All work should be done on your own. If you discuss this assignment in any way with anyone else, or find help for getting the answer from any source, you must state so clearly at the top of your submission. There should be no working together except to understand the question.
I discussed the meaning of plane scanning for #4 with Jeff Green.
There is an algorithm for finding the convex hull that takes O(hn) time where h is the number of points on the hull. Show that there can be Ω(n) points on the convex hull, making the worst case Ω(n2).
Every point on the convex hull achieved through either a Graham Scan or Gift Wrapping will consist of line segments whose endpoints are elements of the set of points to be contained by the hull. The maximum number of points in the hull therefore is n.
The convex hull is a convex polygon. A set of points that defines a convex polygon will therefore be the same as a convex hull for those points. (Since there's only a single convex polygon for a set of points that polygon has to be the same as the hull.)
A simple method for arranging a set of points into a convex polygon is to arrange them on a circle some distance from a center point not an element of the set. The line segments of the polygon are then found by sequentially joining the points in the order they appear while traveling around the circle.
This works because all the points are a fixed distance from the center point. All line segments start and end the same distance from the center of the polygon. A concavity for such a polygon would rely on a point being closer to the center than the ones to either side and this isn't possible.
This arrangements therefore makes a convex polygon from n points which would make the convex hull require n points and the execution time of Gift Wrapping will be O(n2).
Since the bounds O(hn) and O(n log n) are incomparable, a good approach is to run the two algorithms in "pseudo-parallel." In a pseudo-parallel algorithm, two algorithms are run simultaneously, alternating a step of one algorithm with a step of the other, until one algorithm terminates. If the worst case running time of algorithm A is Θ(fA(n)) and the worst case running time of algorithm B is Θ(fB(n)), show that the worst case running time of running A and B in pseudo-parallel is O(min(fA(n), fB(n)).
This really depends on the definition of the term, "step." A step could be considered in terms of a time slice for a multiprocess operating system. Each algorithm is allowed access to the hardware and conducts a fixed number of operations. In this situation if all programs are given equal priority and equal time slices the length of time to execute any two algorithms simultaneously will simply be double the time for executing a single one (neglecting process switching overhead).

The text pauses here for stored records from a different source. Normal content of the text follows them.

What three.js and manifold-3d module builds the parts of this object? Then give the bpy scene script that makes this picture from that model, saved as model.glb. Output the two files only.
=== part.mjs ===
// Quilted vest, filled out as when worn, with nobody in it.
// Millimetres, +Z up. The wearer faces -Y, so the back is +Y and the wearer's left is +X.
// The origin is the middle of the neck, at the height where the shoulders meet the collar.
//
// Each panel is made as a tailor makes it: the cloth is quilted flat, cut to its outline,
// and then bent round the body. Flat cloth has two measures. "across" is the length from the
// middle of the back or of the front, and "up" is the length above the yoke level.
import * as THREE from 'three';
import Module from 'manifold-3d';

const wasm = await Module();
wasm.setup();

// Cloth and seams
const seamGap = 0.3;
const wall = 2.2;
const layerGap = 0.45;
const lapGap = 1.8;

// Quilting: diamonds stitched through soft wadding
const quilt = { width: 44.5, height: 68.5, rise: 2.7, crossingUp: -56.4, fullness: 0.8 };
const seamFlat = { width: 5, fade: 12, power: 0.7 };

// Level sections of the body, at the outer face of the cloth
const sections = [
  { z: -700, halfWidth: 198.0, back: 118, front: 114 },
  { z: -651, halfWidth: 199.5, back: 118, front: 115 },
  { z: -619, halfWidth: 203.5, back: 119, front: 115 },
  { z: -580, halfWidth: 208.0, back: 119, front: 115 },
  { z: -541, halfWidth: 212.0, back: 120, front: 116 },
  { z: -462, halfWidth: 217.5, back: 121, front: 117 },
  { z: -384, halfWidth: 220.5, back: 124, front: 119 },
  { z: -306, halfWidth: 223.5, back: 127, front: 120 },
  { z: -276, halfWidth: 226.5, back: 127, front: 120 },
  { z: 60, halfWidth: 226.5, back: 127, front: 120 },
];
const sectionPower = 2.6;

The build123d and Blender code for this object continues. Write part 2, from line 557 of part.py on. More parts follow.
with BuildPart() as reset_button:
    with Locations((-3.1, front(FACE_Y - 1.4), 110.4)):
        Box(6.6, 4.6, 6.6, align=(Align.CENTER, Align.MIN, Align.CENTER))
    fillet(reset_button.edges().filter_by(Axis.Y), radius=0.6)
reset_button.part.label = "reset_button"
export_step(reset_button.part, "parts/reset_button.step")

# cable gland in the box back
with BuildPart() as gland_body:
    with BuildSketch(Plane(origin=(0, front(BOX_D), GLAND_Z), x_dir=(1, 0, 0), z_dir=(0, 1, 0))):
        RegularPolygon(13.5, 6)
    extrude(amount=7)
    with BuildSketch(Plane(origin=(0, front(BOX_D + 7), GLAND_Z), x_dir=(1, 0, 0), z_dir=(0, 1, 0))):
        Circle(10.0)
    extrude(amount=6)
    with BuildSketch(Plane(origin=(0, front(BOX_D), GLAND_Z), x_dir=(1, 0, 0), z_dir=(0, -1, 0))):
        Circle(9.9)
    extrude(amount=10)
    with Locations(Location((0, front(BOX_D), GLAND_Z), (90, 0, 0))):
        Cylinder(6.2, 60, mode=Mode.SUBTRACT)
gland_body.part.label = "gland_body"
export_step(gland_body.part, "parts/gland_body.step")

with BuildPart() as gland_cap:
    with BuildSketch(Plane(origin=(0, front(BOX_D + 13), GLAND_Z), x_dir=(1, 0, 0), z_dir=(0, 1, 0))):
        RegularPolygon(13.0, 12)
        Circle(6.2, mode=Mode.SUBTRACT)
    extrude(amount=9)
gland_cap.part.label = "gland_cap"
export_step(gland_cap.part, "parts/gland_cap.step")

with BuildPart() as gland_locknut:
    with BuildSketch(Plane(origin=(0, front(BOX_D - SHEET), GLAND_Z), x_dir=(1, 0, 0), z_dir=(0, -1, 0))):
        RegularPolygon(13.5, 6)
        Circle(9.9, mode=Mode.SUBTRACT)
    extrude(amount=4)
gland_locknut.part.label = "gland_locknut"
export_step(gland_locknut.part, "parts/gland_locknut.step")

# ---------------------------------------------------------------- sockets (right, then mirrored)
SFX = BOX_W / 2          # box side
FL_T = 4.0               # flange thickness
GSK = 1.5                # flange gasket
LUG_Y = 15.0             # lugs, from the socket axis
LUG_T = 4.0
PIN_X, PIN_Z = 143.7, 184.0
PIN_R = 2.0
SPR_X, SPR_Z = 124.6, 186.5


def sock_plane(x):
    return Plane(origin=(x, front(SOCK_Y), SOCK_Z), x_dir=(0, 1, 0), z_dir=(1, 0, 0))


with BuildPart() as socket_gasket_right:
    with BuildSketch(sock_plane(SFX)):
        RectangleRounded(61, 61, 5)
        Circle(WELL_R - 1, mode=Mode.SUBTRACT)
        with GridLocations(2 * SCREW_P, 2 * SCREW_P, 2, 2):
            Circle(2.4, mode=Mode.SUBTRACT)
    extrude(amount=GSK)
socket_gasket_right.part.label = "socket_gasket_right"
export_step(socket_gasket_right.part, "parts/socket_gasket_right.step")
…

Programming wise this method of pseudo-parallelism would correspond to two separate processes running on an operating system on a single processor with a single core. Another model is a multi-threaded program. This model allows for a different concept of "step" because each algorithm can signal when a "step" has completed through use of a mutex. This model makes more sense for the purpose of this question because it makes it possible for the programs to run simultaneously in something other than a constant times the original running time.

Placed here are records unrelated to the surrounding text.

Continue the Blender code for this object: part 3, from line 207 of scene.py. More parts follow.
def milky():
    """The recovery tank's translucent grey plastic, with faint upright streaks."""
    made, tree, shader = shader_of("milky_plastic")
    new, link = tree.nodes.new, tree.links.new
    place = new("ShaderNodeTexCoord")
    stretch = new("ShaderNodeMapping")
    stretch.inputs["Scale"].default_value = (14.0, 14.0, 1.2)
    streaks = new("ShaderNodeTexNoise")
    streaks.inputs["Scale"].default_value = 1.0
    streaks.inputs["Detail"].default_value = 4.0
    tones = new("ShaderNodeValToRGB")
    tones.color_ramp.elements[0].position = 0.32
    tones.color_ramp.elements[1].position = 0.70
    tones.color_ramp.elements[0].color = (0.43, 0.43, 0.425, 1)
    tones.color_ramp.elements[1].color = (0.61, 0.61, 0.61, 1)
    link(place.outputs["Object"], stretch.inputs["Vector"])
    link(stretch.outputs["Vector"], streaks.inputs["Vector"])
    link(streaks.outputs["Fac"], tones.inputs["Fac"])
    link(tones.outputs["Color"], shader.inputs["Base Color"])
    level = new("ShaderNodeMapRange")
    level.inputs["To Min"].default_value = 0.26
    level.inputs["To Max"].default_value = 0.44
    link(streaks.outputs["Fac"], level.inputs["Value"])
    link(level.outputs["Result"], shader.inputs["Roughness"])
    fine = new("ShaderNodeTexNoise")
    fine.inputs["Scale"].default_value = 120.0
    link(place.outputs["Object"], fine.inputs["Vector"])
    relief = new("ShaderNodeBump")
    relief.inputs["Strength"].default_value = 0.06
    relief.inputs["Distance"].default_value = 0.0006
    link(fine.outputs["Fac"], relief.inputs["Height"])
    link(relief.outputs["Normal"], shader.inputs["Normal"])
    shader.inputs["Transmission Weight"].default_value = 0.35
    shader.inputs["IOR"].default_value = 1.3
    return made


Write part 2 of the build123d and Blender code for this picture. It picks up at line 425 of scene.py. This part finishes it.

The two algorithms in question are:
Each of these steps takes roughly equivalent time. If h < log n then gift wrapping will terminate while the Graham Scan is still building its heap. After the heap is done, Graham Scan will build the hull in the time it takes Gift Wrapping to find a single point.
Design two algorithms, A and B, with worst case running times Θ(fA(n)) and Θ(fB(n)) respectively such that the worst case running time of these two algorithms in parallel is not Ω(min(fA(n), fB(n)).
For time slicing this is not possible. The running time of one process cannot slow others beyond the time and resources allotted by the operating system. (Resource hungry processes at times will slow a system and other processes, but this is a controllable result of resource allocation by the operating system.)
When the program defines the steps however, all that is required is improper definition of a step. Say for instance in the previous example that instead of adding the points to the heap for Graham Scan one at a time that they were all added in one step. That step would then take O(n log n) time and the pseudo-parallel algorithm would take O(n log n) regardless of whether h is less than log n or not.
Show that you can determine whether there are intersections among a set of n line segments in O(n log n) time, even if the lines are not simply horizontal and vertical. (Hint: Plane sweep still works.)
The basic idea of plane sweep is the points are placed in a queue based on the leftmost point (minimum point). A second queue is made with the order of the rightmost points that correspond to the sorted left point. One at a time the element with the minimum x is processed from each of those queues. Generating these queues will take O(n log n) for the sorting. Processing these elements corresponds conceptually to a line passing from left to right and processing the start and end of lines as they are reached.
Some computation is done as a line is started or ended. At any given time there is a set of lines that the scanline intersects. These are easily managed by adding them to the queue when the start point is processed and removing them when the endpoint is removed. Any intersection between two lines will have to occur while those lines are a part of the set of active lines.
Using this fact, a line can be tested for intersections with the set of active lines when it enters the set. Doing this alone would generate O(n2) potential comparisons. To limit this growth requires limiting the number of comparisons. This can be done by considering that if a line segment will have an intersection, it will have to include the lines either directly above or below. Finding these lines can be found in O(log n) time by keeping the lines ordered by the x-coordinate in a tree.
This tree will need to reordered at three times. When a line is added, when a line ends, or when an intersection is passed since that necessarily represents a change in which line is above the other. The order of those two lines may simply be flipped in constant time.